• **Given task**
Write out, word for word, only the data from its first line to the line containing "import math".

*** Information shown ***

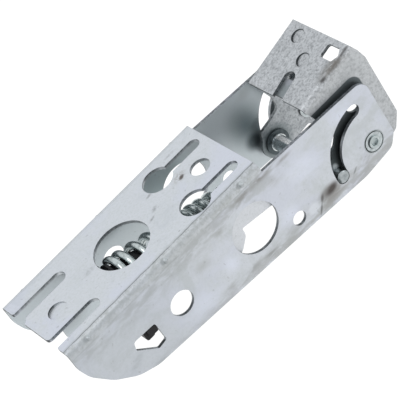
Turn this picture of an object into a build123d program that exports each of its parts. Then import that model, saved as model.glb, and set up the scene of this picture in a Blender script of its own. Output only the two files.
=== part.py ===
from build123d import *
import os
import math

# Counterbalanced lid hinge: a folded steel channel that is screwed to a cabinet, a lid bracket that
# turns on two rivets at its upper end, a cross pin that runs in curved slots of both side walls,
# and a heavy coil spring in the channel that pulls on that pin.
# Millimetres. +X runs along the channel towards the pivot, +Z out of the face plate, and the
# slotted front side wall is at -Y. The origin is on the face plate's outer face, halfway across,
# between the big hole and the keyholes.
# Everything below is drawn about the pivot axis, and moved to the origin when it is written.

os.makedirs("parts", exist_ok=True)

# ---------------------------------------------------------------- driving dimensions
T = 1.5                      # sheet thickness of every folded part
FACE_Z = 34.6                # face plate's outer face above the pivot axis
FACE_X0, FACE_X1 = -150.0, -46.0
Y_FRONT, Y_REAR = -24.8, 24.6   # outer faces of the two side walls
BEND_R = 2.7                 # outer bend radius of the channel
PIVOT_TO_ORIGIN = (84.5, 0.0, -FACE_Z)

ARC_R = 19.0                 # curved guide slot, about the pivot
ARC_HALF_W = 2.93
ARC_TOP, ARC_BOTTOM = 92.5, 185.5    # degrees from +X towards +Z, slot end centres
PIN_REST = 185.0             # where the follower pin sits at rest
TRAVEL = 92.0                # lid bracket's turn, degrees

PIN_R = 2.85
SLEEVE_R = 3.4
RIVET_HOLE_R = 5.0
SHANK_R = 3.5
FIT = 0.06                   # radial running clearance

LID_TILT = 12.95             # lid plate against the face plate, degrees
LID_Z = 38.92                # lid plate's outer face straight above the pivot
LID_FRONT = -21.5            # outer face of the lid bracket's side flange
LID_PLATE_REAR = 14.4
LEAF_REAR = 20.9             # outer face of the inner leaf's side flange
LEAF_BEND = 9.2

SPRING_ANGLE = 14.68         # spring axis against the face plate at rest, degrees
ANCHOR_D = 102.9             # anchor pin to follower pin, along the spring
COIL_R, WIRE_R = 8.3, 1.7    # mean coil radius, wire radius
COIL_D0, COIL_D1 = 97.0, 40.0    # coil ends, measured from the follower pin
COIL_PITCH = 6.4

P0 = (ARC_R * math.cos(math.radians(PIN_REST)), ARC_R * math.sin(math.radians(PIN_REST)))
E = (-math.cos(math.radians(SPRING_ANGLE)), math.sin(math.radians(SPRING_ANGLE)))
A = (P0[0] + ANCHOR_D * E[0], P0[1] + ANCHOR_D * E[1])       # anchor pin axis

# ---------------------------------------------------------------- helpers


def outline(pts):
    """Closed face from (x, y, radius) corners, each rounded by its radius."""
    n = len(pts)
    ends = []
    for i in range(n):
        x, y, r = pts[i]
        ax, ay = pts[i - 1][0] - x, pts[i - 1][1] - y
        bx, by = pts[(i + 1) % n][0] - x, pts[(i + 1) % n][1] - y
        la, lb = math.hypot(ax, ay), math.hypot(bx, by)
        ax, ay, bx, by = ax / la, ay / la, bx / lb, by / lb
        half = math.acos(max(-1.0, min(1.0, ax * bx + ay * by))) / 2
        if r <= 0 or abs(half - math.pi / 2) < 1e-4:
            ends.append(((x, y), None, (x, y)))
            continue
        d = r / math.tan(half)
        cx, cy = ax + bx, ay + by
        lc = math.hypot(cx, cy)
        k = r / math.sin(half)
        c = (x + cx / lc * k, y + cy / lc * k)
        m = (c[0] - cx / lc * r, c[1] - cy / lc * r)
        ends.append(((x + ax * d, y + ay * d), m, (x + bx * d, y + by * d)))
    edges = []
    for i in range(n):
        a, m, b = ends[i]
        if m is not None:
            edges.append(ThreePointArc(a, m, b))
        nxt = ends[(i + 1) % n][0]
        if math.hypot(nxt[0] - b[0], nxt[1] - b[1]) > 1e-5:
            edges.append(Line(b, nxt))
    return make_face(edges)


def along_y(face, y0, y1):
    """Face drawn in (x, z), made solid between y0 and y1."""
    return extrude(Plane.XZ.offset(-y1) * face, amount=y1 - y0)


def along_z(face, z0, z1):
    return extrude(Pos(0, 0, z0) * face, amount=z1 - z0)


def along_x(face, x0, x1):
    """Face drawn in (y, z), made solid between x0 and x1."""
    return extrude(Plane.YZ.offset(x0) * face, amount=x1 - x0)


def disc_y(x, z, r, y0, y1):
    return along_y(Pos(x, z) * Circle(r), y0, y1)


def disc_z(x, y, r, z0, z1):
    return along_z(Pos(x, y) * Circle(r), z0, z1)


def arc_slot(r, hw, a0, a1):
    def at(rad, deg):
        return (rad * math.cos(math.radians(deg)), rad * math.sin(math.radians(deg)))

    def cap(deg, side):
        c = at(r, deg)
        t = math.radians(deg + 90)
        return (c[0] + side * hw * math.cos(t), c[1] + side * hw * math.sin(t))
    mid = (a0 + a1) / 2
    return make_face([
        ThreePointArc(at(r + hw, a0), at(r + hw, mid), at(r + hw, a1)),
        ThreePointArc(at(r + hw, a1), cap(a1, 1), at(r - hw, a1)),
        ThreePointArc(at(r - hw, a1), at(r - hw, mid), at(r - hw, a0)),
        ThreePointArc(at(r - hw, a0), cap(a0, -1), at(r + hw, a0)),
    ])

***

• **Written answer**
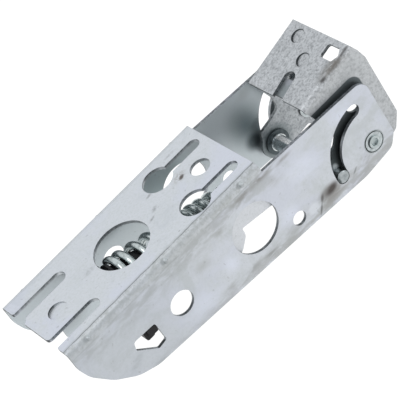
Turn this picture of an object into a build123d program that exports each of its parts. Then import that model, saved as model.glb, and set up the scene of this picture in a Blender script of its own. Output only the two files.
=== part.py ===
from build123d import *
import os
import math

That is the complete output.